Data entries

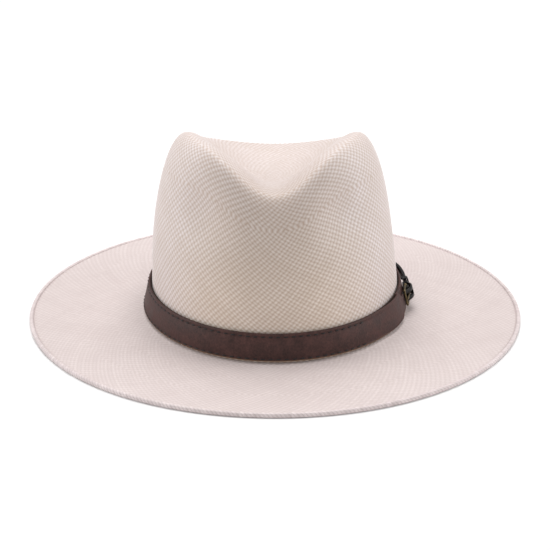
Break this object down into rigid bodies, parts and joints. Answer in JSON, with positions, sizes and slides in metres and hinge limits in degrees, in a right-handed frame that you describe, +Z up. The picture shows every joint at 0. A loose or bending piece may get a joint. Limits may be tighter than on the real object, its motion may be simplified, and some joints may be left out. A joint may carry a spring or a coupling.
{
  "type": "panama hat",
  "caption": "Woven straw hat with a pinched, dented crown, wide flat brim, stitched leather belt band with a small buckle, and an inner sweatband.",
  "frame": {"origin": "centre of the brim, on the surface that the brim rests on", "axes": "+Z up, the front of the hat faces -Y, the buckle is on the +X side"},
  "size_m": [0.312, 0.3488, 0.1246],
  "materials": {
    "straw": "woven toquilla straw, matte",
    "straw_edge": "plaited straw, matte",
    "sweat_leather": "smooth sheepskin, satin",
    "reed": "matte",
    "sweat_thread": "twisted thread",
    "tape": "ribbed tape",
    "ribbon": "satin ribbon",
    "band_leather": "grained, satin",
    "band_lining": "raw suede, matte",
    "band_thread": "waxed thread",
    "brass": "antique, satin"
  },
  "bodies": {
    "hat": {"straw_body": "straw", "brim_edge_braid": "straw_edge", "sweatband": "sweat_leather", "sweatband_reed": "reed", "sweatband_stitching": "sweat_thread", "sweatband_seam_tab": "tape", "sweatband_bow": "ribbon", "sweatband_bow_knot": "ribbon"},
    "hatband": {"hatband_strap": "band_leather", "hatband_lining": "band_lining", "hatband_upper_stitching": "band_thread", "hatband_lower_stitching": "band_thread", "buckle_chape": "band_leather", "chape_stitches": "band_thread", "keeper_loop": "band_leather"},
    "frame": {"buckle_frame": "brass"},
    "prong": {"buckle_prong": "brass"}
  },
  "joints": [
    {"name": "hatband_lift", "type": "slide", "parent": "hat", "child": "hatband", "axis": [0, 0, 1], "range_m": [0, 0.13]},
    {"name": "frame_hinge", "type": "hinge", "parent": "hatband", "child": "frame", "pos_m": [0.08376, -0.00872, 0.01532], "axis": [-0.2422, 0.0146, 0.9701], "range_deg": [0, 35]},
    {"name": "prong_hinge", "type": "hinge", "parent": "frame", "child": "prong", "pos_m": [0.08376, -0.00872, 0.01532], "axis": [-0.2422, 0.0146, 0.9701], "range_deg": [0, 20]}
  ]
}
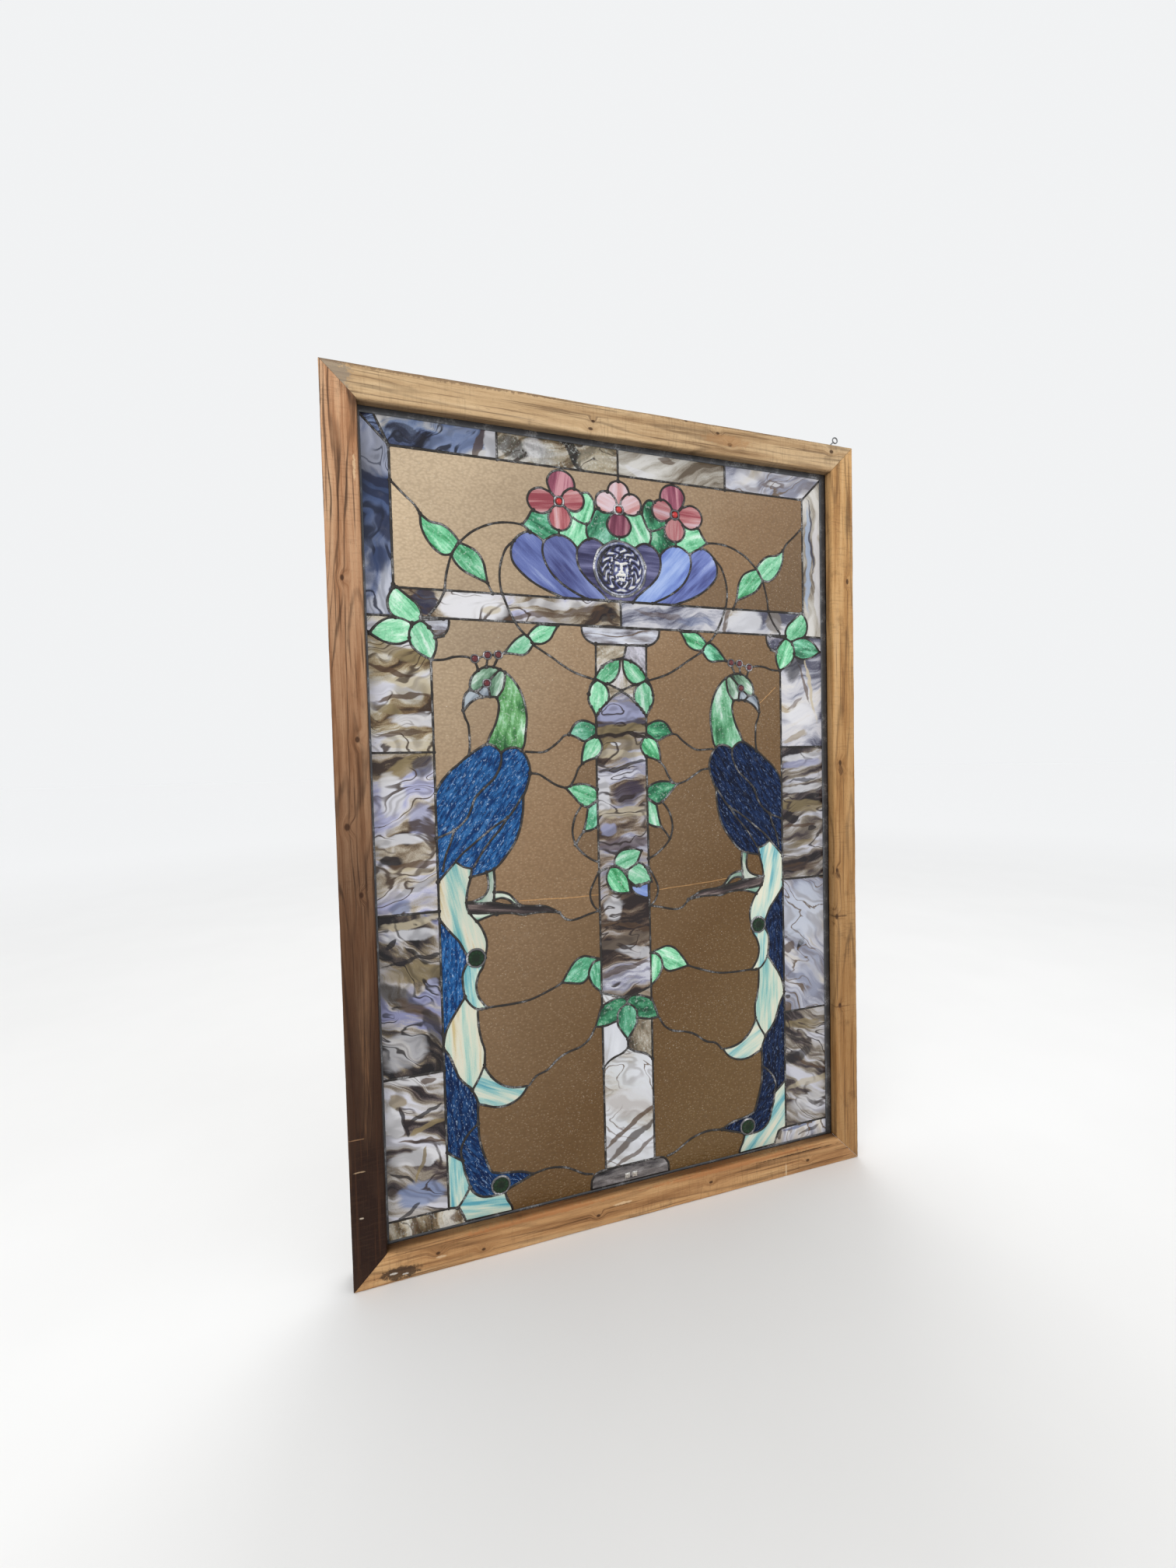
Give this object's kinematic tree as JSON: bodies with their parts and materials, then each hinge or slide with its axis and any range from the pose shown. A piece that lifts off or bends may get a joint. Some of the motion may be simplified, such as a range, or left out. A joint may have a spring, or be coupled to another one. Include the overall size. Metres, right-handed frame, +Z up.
{
  "type": "stained glass window",
  "caption": "Rectangular leaded stained glass window in a mitred wood frame, with coloured opalescent panes forming two birds, a column and flowers.",
  "frame": {"origin": "middle of the underside of the bottom rail, half way through the frame's depth", "axes": "+Z up, +X to the viewer's right when looking at the front, +Y from the front to the back"},
  "size_m": [0.806, 0.038, 1.2191],
  "materials": {
    "wood_top": "weathered",
    "wood_bottom": "weathered",
    "wood_left": "weathered",
    "wood_right": "weathered",
    "stop_wood": "plain",
    "screw_steel": "worn",
    "lead_came": "dull lead",
    "solder": "dark patina",
    "amber_glass": "hammered",
    "border_glass": "streaky opalescent",
    "violet_glass": "streaky",
    "rose_glass": "streaky",
    "green_glass": "streaky",
    "cobalt_glass": "rippled",
    "tail_glass": "streaky",
    "dark_green_glass": "pressed",
    "column_glass": "swirled opalescent",
    "rondel_glass": "pressed"
  },
  "bodies": {
    "root": {"frame_top_rail": "wood_top", "frame_bottom_rail": "wood_bottom", "frame_left_stile": "wood_left", "frame_right_stile": "wood_right", "stop_top": "stop_wood", "stop_bottom": "stop_wood", "stop_left": "stop_wood", "stop_right": "stop_wood", "screw_eye": "screw_steel", "border_came": "lead_came", "solder_net": "solder", "amber_upper_left": "amber_glass", "amber_ground_left": "amber_glass", "amber_crown_left": "amber_glass", "border_upper_left": "border_glass", "band_left": "border_glass", "border_side_1_left": "border_glass", "border_side_2_left": "border_glass", "border_side_3_left": "border_glass", "border_side_4_left": "border_glass", "border_top_inner_left": "border_glass", "border_top_outer_left": "border_glass", "bowl_left": "violet_glass", "flower_left": "rose_glass", "corner_leaves_left": "green_glass", "peacock_head_left": "green_glass", "peacock_body_left": "cobalt_glass", "peacock_train_left": "tail_glass", "roundel_left_1": "dark_green_glass", "roundel_left_2": "dark_green_glass", "amber_upper_right": "amber_glass", "amber_ground_right": "amber_glass", "amber_crown_right": "amber_glass", "border_upper_right": "border_glass", "band_right": "border_glass", "border_side_1_right": "border_glass", "border_side_2_right": "border_glass", "border_side_3_right": "border_glass", "border_side_4_right": "border_glass", "border_top_inner_right": "border_glass", "border_top_outer_right": "border_glass", "bowl_right": "violet_glass", "flower_right": "rose_glass", "corner_leaves_right": "green_glass", "peacock_head_right": "green_glass", "peacock_body_right": "cobalt_glass", "peacock_train_right": "tail_glass", "roundel_right_1": "dark_green_glass", "roundel_right_2": "dark_green_glass", "flower_greens": "green_glass", "column_wreath": "green_glass", "column_leaves": "green_glass", "flower_middle": "rose_glass", "column_neck": "column_glass", "column_shaft": "column_glass", "column_foot": "column_glass", "column_capital": "column_glass", "column_base": "column_glass", "lion_rondel": "rondel_glass"}
  },
  "joints": []
}
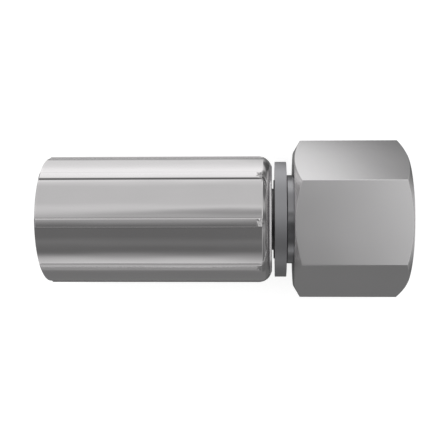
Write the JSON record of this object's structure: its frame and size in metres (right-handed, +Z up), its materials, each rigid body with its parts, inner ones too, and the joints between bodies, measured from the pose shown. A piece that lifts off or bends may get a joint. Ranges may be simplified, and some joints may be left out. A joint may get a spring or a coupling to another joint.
{
  "type": "crimp hose fitting",
  "caption": "Crimped steel hose end: a pressed shell over a barbed nipple with a collar disc, and a hexagon swivel nut that turns freely on the neck.",
  "frame": {"origin": "on the axis, where the thread begins, 1.25 mm inside the open face of the swivel nut", "axes": "+X along the axis, out of the nut's mouth; +Z up, square to the flat of the nut that lies uppermost; the nut's corners point along +Y and -Y"},
  "size_m": [0.0701, 0.0312, 0.027],
  "materials": {
    "shell_steel": "bright polished plating, with faint lengthwise drawing marks",
    "nipple_steel": "turned and plated, satin",
    "nut_steel": "satin plated",
    "ring_steel": "drawn spring wire",
    "seal_rubber": "matte black"
  },
  "bodies": {
    "hose_end": {"crimp_shell": "shell_steel", "nipple": "nipple_steel", "retaining_ring": "ring_steel", "cone_o_ring": "seal_rubber"},
    "nut": {"swivel_nut": "nut_steel"}
  },
  "joints": [
    {"name": "nut_swivel", "type": "hinge", "parent": "hose_end", "child": "nut", "pos_m": [-0.01815, 0, 0], "axis": [1, 0, 0], "continuous": true}
  ]
}
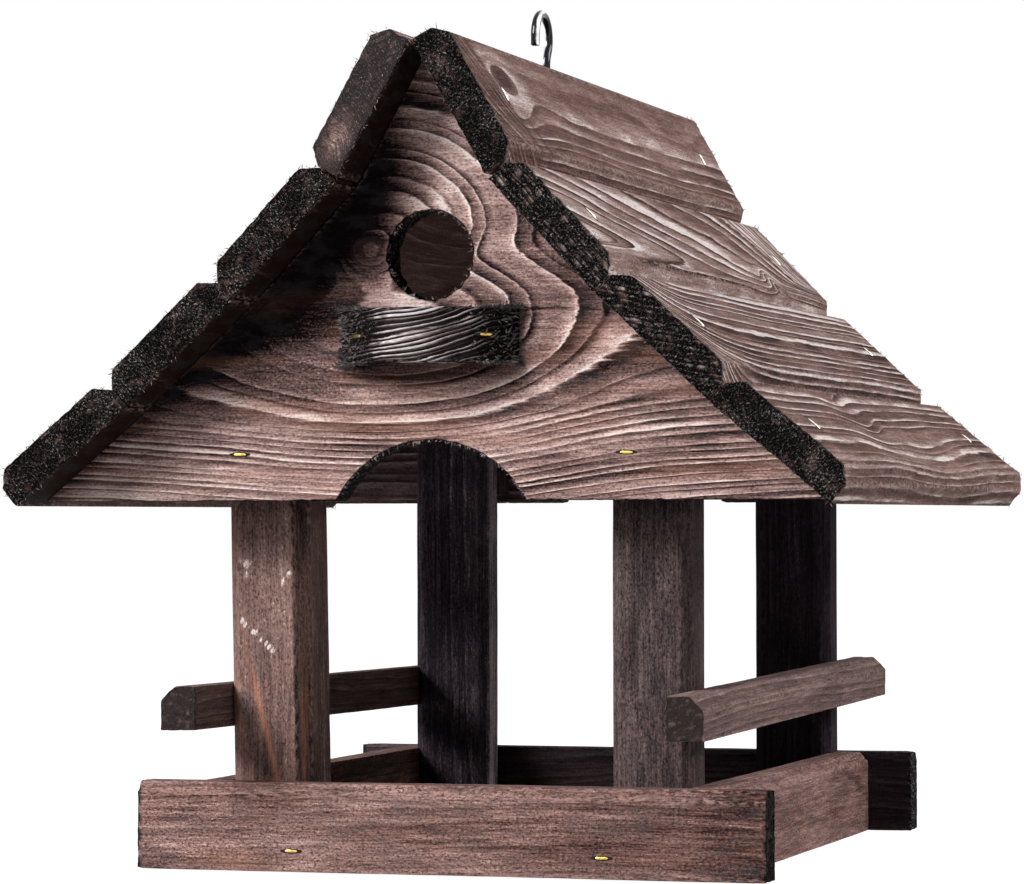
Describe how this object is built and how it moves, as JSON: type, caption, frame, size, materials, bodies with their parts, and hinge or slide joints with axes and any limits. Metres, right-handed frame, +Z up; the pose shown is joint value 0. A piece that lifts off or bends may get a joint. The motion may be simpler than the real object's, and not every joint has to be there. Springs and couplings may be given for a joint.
{
  "type": "bird house",
  "caption": "Hanging open wooden bird house: rimmed seed tray, posts, perch rails, arched gables, flared slatted roof and ridge hook.",
  "frame": {"origin": "centre of the underside of the tray", "axes": "+X to the right along the front, +Y from the front gable with the hole to the back, +Z up"},
  "size_m": [0.2694, 0.298, 0.2818],
  "materials": {
    "tray_wood": "worn dark stain, sawn",
    "floor_wood": "dark stain, sawn",
    "post_wood": "dark stain, planed, worn arrises",
    "rail_wood": "worn dark stain, sawn",
    "gable_wood": "reddish brown stain, open grain",
    "shelf_wood": "dark stain, rough saw cut",
    "roof_wood": "weathered grey-brown stain",
    "hidden_wood": "dark stain",
    "hook_steel": "bright zinc plating",
    "staple_brass": "lacquered wire",
    "brad_steel": "dark, sunk"
  },
  "bodies": {
    "root": {"floor_board": "floor_wood", "front_rim": "tray_wood", "back_rim": "tray_wood", "left_rim": "tray_wood", "right_rim": "tray_wood", "front_left_post": "post_wood", "front_right_post": "post_wood", "back_left_post": "post_wood", "back_right_post": "post_wood", "front_left_cleat": "hidden_wood", "front_right_cleat": "hidden_wood", "back_left_cleat": "hidden_wood", "back_right_cleat": "hidden_wood", "left_perch_rail": "rail_wood", "right_perch_rail": "rail_wood", "front_gable": "gable_wood", "back_gable": "gable_wood", "perch_shelf": "shelf_wood", "ridge_beam": "hidden_wood", "hanging_hook": "hook_steel", "rim_staples": "staple_brass", "gable_staples": "staple_brass", "shelf_staples": "staple_brass", "roof_staples": "staple_brass", "rim_brads": "staple_brass", "rail_brads": "brad_steel", "cleat_brads": "brad_steel", "left_roof_board_1": "roof_wood", "left_roof_board_2": "roof_wood", "left_roof_board_3": "roof_wood", "left_roof_board_4": "roof_wood", "right_roof_board_1": "roof_wood", "right_roof_board_2": "roof_wood", "right_roof_board_3": "roof_wood", "right_roof_board_4": "roof_wood"}
  },
  "joints": []
}
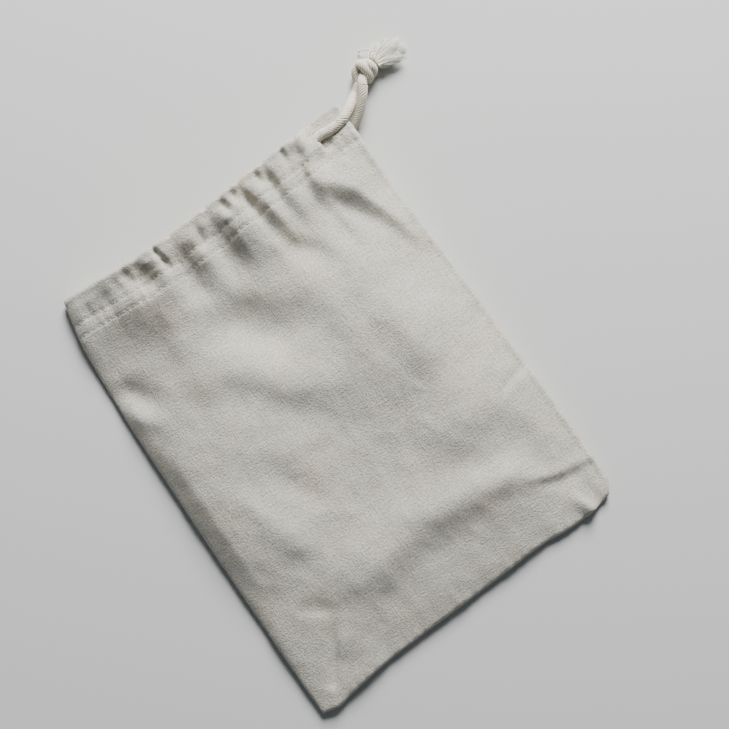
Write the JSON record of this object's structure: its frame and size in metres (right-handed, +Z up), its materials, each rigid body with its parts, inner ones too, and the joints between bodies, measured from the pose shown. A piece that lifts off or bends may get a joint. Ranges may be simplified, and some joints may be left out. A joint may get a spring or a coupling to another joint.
{
  "type": "drawstring bag",
  "caption": "Small drawstring bag of unbleached cotton canvas, lying flat, with its cord tied in a knot and frayed at the end.",
  "frame": {"origin": "middle of the bag's length and width, on the surface that it lies on", "axes": "+Y from the bottom seam to the mouth, +X from the folded side to the side seam, +Z up from the surface"},
  "size_m": [0.1871, 0.2228, 0.02],
  "materials": {
    "canvas": "unbleached plain-weave cotton, matt",
    "cord": "soft twisted cotton, matt"
  },
  "bodies": {
    "root": {"bag_cloth": "canvas", "drawstring": "cord", "knot": "cord", "frayed_end": "cord"}
  },
  "joints": []
}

• SHORT TASK
In the entries above, find each line with the string "limits" and copy it.

• THE SOLUTION
Break this object down into rigid bodies, parts and joints. Answer in JSON, with positions, sizes and slides in metres and hinge limits in degrees, in a right-handed frame that you describe, +Z up. The picture shows every joint at 0. A loose or bending piece may get a joint. Limits may be tighter than on the real object, its motion may be simplified, and some joints may be left out. A joint may carry a spring or a coupling.
Describe how this object is built and how it moves, as JSON: type, caption, frame, size, materials, bodies with their parts, and hinge or slide joints with axes and any limits. Metres, right-handed frame, +Z up; the pose shown is joint value 0. A piece that lifts off or bends may get a joint. The motion may be simpler than the real object's, and not every joint has to be there. Springs and couplings may be given for a joint.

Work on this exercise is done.